S’agissant du public et du privé, les modes de financement sont très différents et le partenariat est compliqué du point de vue administratif, même s’il existe à travers des opérations mixtes, en incluant du logement social dans des constructions privées, ce qui permet au moins la mixité des populations. Concernant le logement social lui-même, il est financé à quasiment cent pour cent par le public, et l’on rentre dans des processus, dans des critères, dans des modes de financement qui sont souvent compliqués, et parfois insuffisants par rapport au coût de sortie de ces logements, puisque plus la part des fonds propres des bailleurs sociaux est importante, plus les loyers vont être chers, et aujourd’hui le logement social neuf est relativement cher par rapport au logement ancien qui, lui, permet encore d’accueillir des familles en difficulté, mais souvent dans des conditions de logement qui ne sont pas terribles. Donc, la ville fait un gros effort en matière de construction de logement social neuf, en essayant de faire un équilibre entres les différentes catégories de logement social, permettant aux familles les plus précaires de pouvoir y accéder avec des loyers acceptables.
L’autre problème aujourd’hui est moins le loyer que les charges, notamment les charges d’eau, de chauffage, d’électricité ou de gaz. Le phénomène de la précarité énergétique se développe : on a ajouté à la précarité de la vie de tous les jours une autre forme de précarité qui est l’accès à l’énergie, à l’eau, aux ressources de base. Le coût de ces ressources augmente plus vite que l’inflation, plus vite que les salaires. Il y a un vrai travail à faire, dans le cadre d’une tarification solidaire, qui permette que les premiers mètres-cubes ou les premiers kilowatts-heures, pour les besoins vitaux d’une famille, soient à des tarifs sociaux, gérés et financés par le public, de manière à permettre au moins un accès aux ressources de base. Au moins que le minimum vital soit assuré à l’ensemble des familles, ce qui n’est pas le cas aujourd’hui. C’est un vrai sujet d’inquiétude parce que le coût de l’énergie va continuer à augmenter dans les années qui viennent, et le problème n’est donc pas derrière nous mais devant nous.
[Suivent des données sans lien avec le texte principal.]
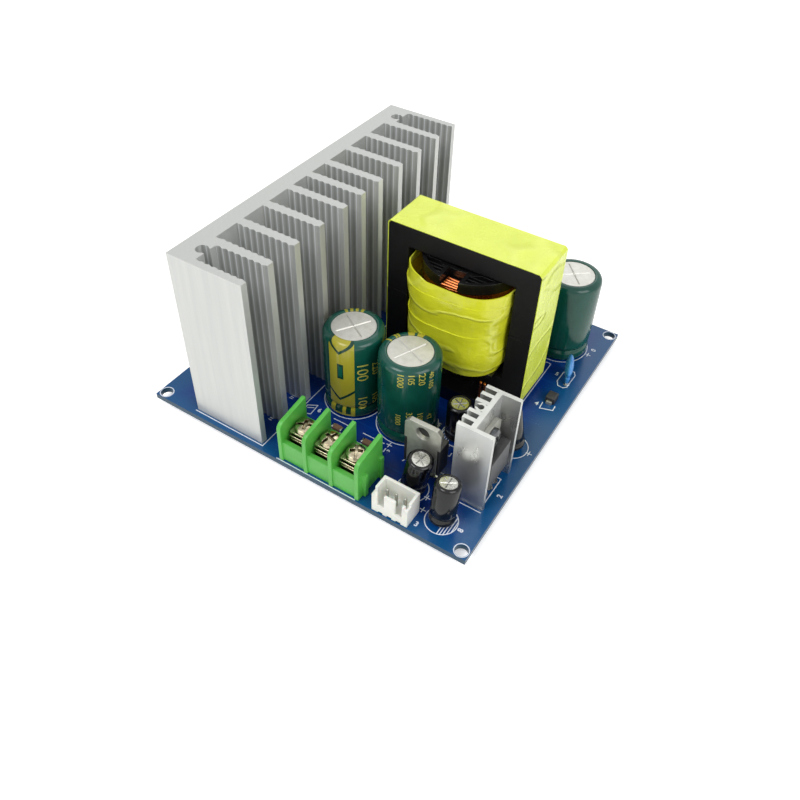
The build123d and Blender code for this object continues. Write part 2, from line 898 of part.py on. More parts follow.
# White pin header: an open box with two slots in its front wall
header_x, header_y = at(header_centre, header_inset + header_depth / 2)
with BuildPart() as header_housing:
    with BuildSketch(level(0)):
        with Locations((header_x, header_y)):
            Rectangle(header_length, header_depth)
    extrude(amount=header_height)
    with BuildSketch(level(header_floor)):
        with Locations((header_x, header_y)):
            Rectangle(header_length - 2 * header_wall, header_depth - 2 * header_wall)
    extrude(amount=header_height - header_floor, mode=Mode.SUBTRACT)
    with BuildSketch(level(header_height)):
        with Locations((header_x, header_y - (header_depth - header_wall) / 2)):
            with GridLocations(header_slot_spacing, 0, 2, 1):
                Rectangle(header_slot_width, header_wall)
    extrude(amount=-header_slot_depth, mode=Mode.SUBTRACT)
    with BuildSketch(level(header_height)):
        with Locations((header_x, header_y - (header_depth - header_step) / 2)):
            with GridLocations(header_length - header_wall, 0, 2, 1):
                Rectangle(header_wall, header_step)
    extrude(amount=-header_step_drop, mode=Mode.SUBTRACT)
    with BuildSketch(level(0)):
        with Locations((header_x, header_y - header_depth / 2)):
            with GridLocations(header_pin_pitch, 0, 3, 1):
                Rectangle(header_foot_gap, header_depth * 0.5)
    extrude(amount=header_foot, mode=Mode.SUBTRACT)
save(header_housing, "header_housing")

with BuildPart() as header_pins:
    with BuildSketch(level(header_floor)):
        with Locations(*header_spots):
            Rectangle(header_pin_size, header_pin_size)
    extrude(amount=header_pin_height - header_floor)
    chamfer(header_pins.edges().group_by(Axis.Z)[-1], header_pin_size * 0.3)
save(header_pins, "header_pins")

# Regulator heatsink: web, two flanges and short fins, with a groove for its mounting pin
web_left = sink_left + sink_fin_length
groove_x, groove_y = at(web_left - sink_groove_inset, sink_centre)
with BuildPart() as regulator_heatsink:
    with BuildSketch(level(0)):
        with Locations(at(web_left + sink_web / 2, sink_centre)):
            Rectangle(sink_web, sink_width)
        flange_offset = (sink_width - sink_flange) / 2
        with Locations(at(sink_left + sink_depth / 2, sink_centre)):
            with GridLocations(0, 2 * flange_offset, 1, 2):
                Rectangle(sink_depth, sink_flange)
        with Locations(at(sink_left + sink_fin_length / 2, sink_centre)):
            for fin in range(1, sink_fins + 1):
                with GridLocations(0, 2 * (flange_offset - fin * sink_fin_pitch), 1, 2):
                    Rectangle(sink_fin_length, sink_flange)
        with Locations((groove_x, groove_y)):
            Circle(sink_groove_radius + sink_flange * 0.6)
            Circle(sink_groove_radius, mode=Mode.SUBTRACT)
        with Locations((groove_x - sink_groove_radius - sink_flange / 2, groove_y)):
            Rectangle(2 * sink_flange, sink_groove_neck, mode=Mode.SUBTRACT)
    extrude(amount=sink_height)
save(regulator_heatsink, "regulator_heatsink")

with BuildPart() as regulator_heatsink_pin:
    with BuildSketch(level(0)):
        with Locations((groove_x, groove_y)):
            RegularPolygon(sink_groove_radius, screw_sides)
    extrude(amount=sink_pin_length)
save(regulator_heatsink_pin, "regulator_heatsink_pin")

with BuildPart() as regulator_screw:
    with BuildSketch(regulator_plane.offset(tab_thickness)):
        with Locations((0, regulator_body_base + tab_height - tab_hole_drop)):
            RegularPolygon(regulator_screw_head / 2, round_sides)
    extrude(amount=regulator_screw_head_height)
save(regulator_screw, "regulator_screw")

# Ceramic disc capacitor, standing on its two leads
disc_plane = Plane(
    origin=(disc_x, disc_y, board_top + disc_stand + disc_diameter / 2),
    x_dir=(disc_direction[0], disc_direction[1], 0),
    z_dir=(disc_direction[1], -disc_direction[0], 0),
)
with BuildPart() as ceramic_disc:
    with BuildSketch(disc_plane):
        Circle(disc_diameter / 2)
    extrude(amount=disc_thickness / 2, both=True)
save(ceramic_disc, "ceramic_capacitor_disc")

disc_radius = disc_diameter / 2
disc_lead_inner = (disc_lead_pitch - disc_lead_diameter) / 2
disc_lead_top = disc_stand + disc_radius - math.sqrt(disc_radius**2 - disc_lead_inner**2)
with BuildPart() as disc_leads:
    with BuildSketch(level(0)):
        with Locations(*disc_lead_spots):
            Rectangle(disc_lead_diameter, disc_lead_diameter)
    extrude(amount=disc_lead_top)
save(disc_leads, "ceramic_capacitor_leads")

# Surface-mounted diode
diode_x, diode_y = at(*diode_place)
with BuildPart() as diode_body:
    with BuildSketch(level(0)):
        with Locations((diode_x, diode_y)):
            Rectangle(diode_width, diode_length - 2 * diode_end)
    extrude(amount=diode_height)
    chamfer(diode_body.edges().group_by(Axis.Z)[-1], diode_height * 0.1)
save(diode_body, "diode_body")

with BuildPart() as diode_terminals:
    with BuildSketch(level(0)):
        with Locations((diode_x, diode_y)):
            with GridLocations(0, diode_length - diode_end, 1, 2):
                Rectangle(diode_width * 0.6, diode_end)
    extrude(amount=diode_height * 0.5)
save(diode_terminals, "diode_terminals")

# Chip resistors and capacitors
with BuildPart() as chip_bodies:
    with BuildSketch(level(0)):
        for place in chip_places:
            with Locations(at(*place)):
                Rectangle(chip_length - 2 * chip_end, chip_width)
    extrude(amount=chip_height)
save(chip_bodies, "chip_bodies")

with BuildPart() as chip_terminals:
    with BuildSketch(level(0)):
        for place in chip_places:
            with Locations(at(*place)):
                with GridLocations(chip_length - chip_end, 0, 2, 1):
                    Rectangle(chip_end, chip_width)
    extrude(amount=chip_height)
save(chip_terminals, "chip_terminals")
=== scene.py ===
import math

import bpy
from mathutils import Matrix, Vector


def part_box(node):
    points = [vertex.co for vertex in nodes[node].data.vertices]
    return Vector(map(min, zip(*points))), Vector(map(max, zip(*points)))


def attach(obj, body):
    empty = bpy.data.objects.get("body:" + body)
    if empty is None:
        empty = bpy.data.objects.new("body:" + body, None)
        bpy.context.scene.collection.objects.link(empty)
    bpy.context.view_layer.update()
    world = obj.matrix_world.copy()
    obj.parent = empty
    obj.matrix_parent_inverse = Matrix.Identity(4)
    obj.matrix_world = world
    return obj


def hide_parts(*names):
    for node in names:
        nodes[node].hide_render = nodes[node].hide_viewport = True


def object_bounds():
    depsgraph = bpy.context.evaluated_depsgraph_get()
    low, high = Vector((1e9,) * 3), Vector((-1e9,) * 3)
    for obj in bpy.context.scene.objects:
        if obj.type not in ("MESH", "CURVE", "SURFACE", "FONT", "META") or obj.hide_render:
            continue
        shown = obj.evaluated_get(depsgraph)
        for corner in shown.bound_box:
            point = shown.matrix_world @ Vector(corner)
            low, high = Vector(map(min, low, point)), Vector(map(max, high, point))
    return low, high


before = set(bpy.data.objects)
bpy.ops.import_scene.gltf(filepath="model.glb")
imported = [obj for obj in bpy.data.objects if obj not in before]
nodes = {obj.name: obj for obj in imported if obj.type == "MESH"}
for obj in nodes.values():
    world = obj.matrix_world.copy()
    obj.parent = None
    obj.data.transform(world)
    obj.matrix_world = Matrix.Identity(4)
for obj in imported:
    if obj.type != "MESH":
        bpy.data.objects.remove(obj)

cadBox = [list(corner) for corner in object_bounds()]
mm = 0.001
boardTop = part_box("circuit_board")[1][2]
floorLevel = cadBox[0][2]
finishes = {}
print("frame loaded:", len(nodes), "nodes")


def hexToLinear(code):
    channels = [int(code[k:k + 2], 16) / 255 for k in (1, 3, 5)]
    linear = [c / 12.92 if c <= 0.04045 else ((c + 0.055) / 1.055) ** 2.4 for c in channels]
    return (*linear, 1.0)


def addNode(tree, kind, settings=None, links=None):
    # a link comes from a socket, or from a node's first output
    node = tree.nodes.new("ShaderNode" + kind)
    for key, value in (settings or {}).items():
        if isinstance(key, int) or key in node.inputs:
            node.inputs[key].default_value = value
        else:
            setattr(node, key, value)
    for key, source in (links or {}).items():
        tree.links.new(getattr(source, "outputs", [source])[0], node.inputs[key])
    return node


def clearSelection():
    if bpy.context.mode != "OBJECT":
        bpy.ops.object.mode_set(mode="OBJECT")
    bpy.ops.object.select_all(action="DESELECT")


def makeActive(piece):
    clearSelection()
    piece.select_set(True)
    bpy.context.view_layer.objects.active = piece


def pickIn(piece, kind, test):
    # selects the faces, edges or vertices that pass the test, and leaves the piece in edit mode
    makeActive(piece)
    bpy.ops.object.mode_set(mode="EDIT")
    bpy.ops.mesh.select_mode(type=kind)
    bpy.ops.mesh.select_all(action="DESELECT")
    bpy.ops.object.mode_set(mode="OBJECT")
    parts = {"FACE": piece.data.polygons, "EDGE": piece.data.edges, "VERT": piece.data.vertices}
    for part in parts[kind]:
        part.select = test(part)
    bpy.ops.object.mode_set(mode="EDIT")


def joinPieces(pieces):
    clearSelection()
    for piece in pieces:
        piece.select_set(True)
    bpy.context.view_layer.objects.active = pieces[0]
    if len(pieces) > 1:
        bpy.ops.object.join()
    return bpy.context.object


def settle(piece, name, material, *replaced, smooth=35):
    makeActive(piece)
    bpy.ops.object.transform_apply(location=True, rotation=True, scale=True)
    bpy.ops.object.shade_smooth_by_angle(angle=math.radians(smooth))
    piece.name = piece.data.name = name
    piece.data.materials.clear()
    piece.data.materials.append(finishes[material])
    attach(piece, "root")
    if replaced:
        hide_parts(*replaced)
    return piece


def applyModifier(piece, kind, **settings):
    makeActive(piece)
    modifier = piece.modifiers.new(kind.title(), kind)
    for key, value in settings.items():
        setattr(modifier, key, value)
    bpy.ops.object.modifier_apply(modifier=modifier.name)


def addBlock(place, size, turn=(0, 0, 0)):
    # size in mm, place in metres
    clearSelection()
    bpy.ops.mesh.primitive_cube_add(size=mm, location=place, rotation=turn, scale=size)
    return bpy.context.object


def cutAway(piece, cutter):
    applyModifier(piece, "BOOLEAN", operation="DIFFERENCE", object=cutter, solver="EXACT")
    bpy.data.objects.remove(cutter)


def turnBy(angle, axis="Z"):
    return Matrix.Rotation(math.radians(angle), 4, axis)


def sliceAt(place, normal):
    bpy.ops.mesh.select_all(action="SELECT")
    bpy.ops.mesh.bisect(plane_co=place, plane_no=normal)


def addText(words, size, **settings):
    # figures centred on the origin, as a mesh; size in mm
    clearSelection()
    bpy.ops.object.text_add()
    text = bpy.context.object.data
    text.body, text.size, text.align_x, text.align_y = words, size * mm, "CENTER", "CENTER"
    for key, value in settings.items():
        setattr(text, key, value)
    bpy.ops.object.convert(target="MESH")
    return bpy.context.object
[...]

Au-delà de la seule question du logement social, le logement sur Grenoble est trop cher, les loyers élevés empêchent les travailleurs les plus modestes à accéder à des logements décents. Que peut faire la mairie ?
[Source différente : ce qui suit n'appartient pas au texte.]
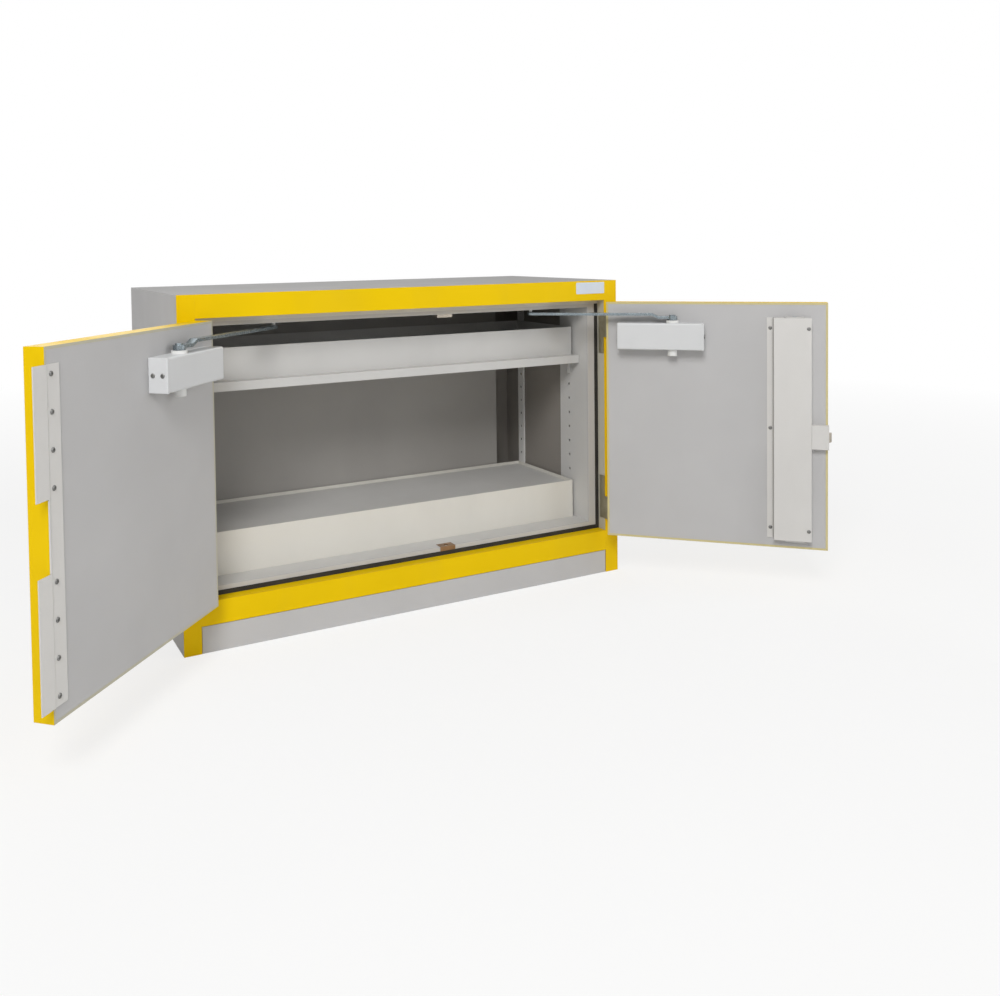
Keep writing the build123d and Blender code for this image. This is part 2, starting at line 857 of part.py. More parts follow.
def closer_end_plane(side):
    """Upright plane on the closer's end cap, with X away from the door."""
    door = door_plane(side)
    inward = -side
    origin = door.from_local_coords((inward * closer_end, 0, closer_z + closer_height / 2))
    return Plane(origin=origin, x_dir=door.y_dir, z_dir=door.x_dir * inward)


def make_closer_bushes(side):
    """White bush round the spindle on top of the closer, and the round cap under it."""
    inward = -side
    with BuildPart() as bushes:
        with BuildSketch(door_plane(side).offset(closer_top)):
            with Locations((inward * spindle_along, spindle_off)):
                Circle(bush_radius)
                Circle(spindle_radius + spindle_fit, mode=Mode.SUBTRACT)
        extrude(amount=bush_height)
        with BuildSketch(door_plane(side).offset(closer_z)):
            with Locations((inward * spindle_along, spindle_off)):
                Circle(pinion_cap_radius)
        extrude(amount=-pinion_cap_drop)
    save(bushes, f"{side_name(side)}_closer_bushes")


def spindle_place(side):
    """World place of a closer's spindle axis with the door as it stands open."""
    return door_plane(side).from_local_coords((-side * spindle_along, spindle_off, 0))


def slider_x(side):
    """Where the arm's free end meets the track with the door as it stands open."""
    spindle = spindle_place(side)
    reach = sqrt(arm_length**2 - (track_y - spindle.Y) ** 2)
    return spindle.X - side * reach


def arm_plane(side):
    """Level plane on the spindle axis with X along the closer arm."""
    spindle = spindle_place(side)
    along = Vector(slider_x(side) - spindle.X, track_y - spindle.Y, 0)
    return Plane(origin=spindle, x_dir=along, z_dir=(0, 0, 1))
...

On a déjà beaucoup fait, et on va continuer à le faire, en tout cas je continuerai à le faire si je suis élu. Il faut faire baisser le prix du logement neuf. Le logement ancien va baisser, mais dans le neuf on a connu depuis les années 2000 une augmentation. Depuis quelques années il commence à baisser grâce aux politiques qui ont été menées. Une charte a été signée avec la Fédération des promoteurs-constructeurs pour sortir des opérations de logement à des prix inférieurs à 3000 euros le mètre carré, et même pour certaines opérations à 2300 ou 2200 mètres carrés, qui sont des prix très bas. Ces deux dernières années, le prix moyen à Grenoble a baissé de 200 euros le mètre-carré, justement grâce à cette politique de travail avec les opérateurs privés, sur le foncier, les coûts de construction et la question du stationnement, qui constitue un coût important.
Si vous étiez élu, quelles seraient vos priorités en matière sociale ? Pouvez-vous établir un « top 3 » de vos priorités dans ce domaine ?
La priorité numéro un, c’est l’égalité devant le service public. Le service public existe, il y a des moyens, des offres de service, mais on a une certaine inégalité dans son accès. Je parlais tout à l’heure de l’éducation, du périscolaire, de l’accès aux soins ou à la culture… Dans tous ces domaines là, nous ne sommes pas égaux devant l’accès aux droits. Il faut garantir cet accès équilibré et égal pour tous.
Deuxième point, la question de l’insertion professionnelle des jeunes. Ce qui me frappe dans les rencontres que j’ai avec les jeunes sur le terrain, c’est la question des stages, de l’emploi. Comment ces jeunes peuvent s’insérer dans la vie active et donc avoir un parcours de vie normal ? Cette ville ne peut pas se désintéresser de sa jeunesse, ou l’on voit ce que cela peut produire en terme de déshérence et de délinquance. On a un tissu économique important à Grenoble, il n’est pas normal que l’on laisse encore tant de jeunes sur le bord du chemin !
Enfin, le troisième point, c’est celui de l’isolement des personnes âgées. On a aujourd’hui trois, quatre, voire cinq générations qui cohabitent, et pour autant les personnes âgées sont de plus en plus isolées. On voit monter toute une génération de personnes du troisième âge ou du quatrième âge qui vivent seules. La question de la dépendance, la question du maintien à domicile, la question des services à domicile et la question du lien social de ces personnes sont des questions absolument fondamentales et c’est un problème qui est devant nous pour de très nombreuses années avec le vieillissement de la population. Il est donc urgent de prendre la mesure de cette difficulté sociale.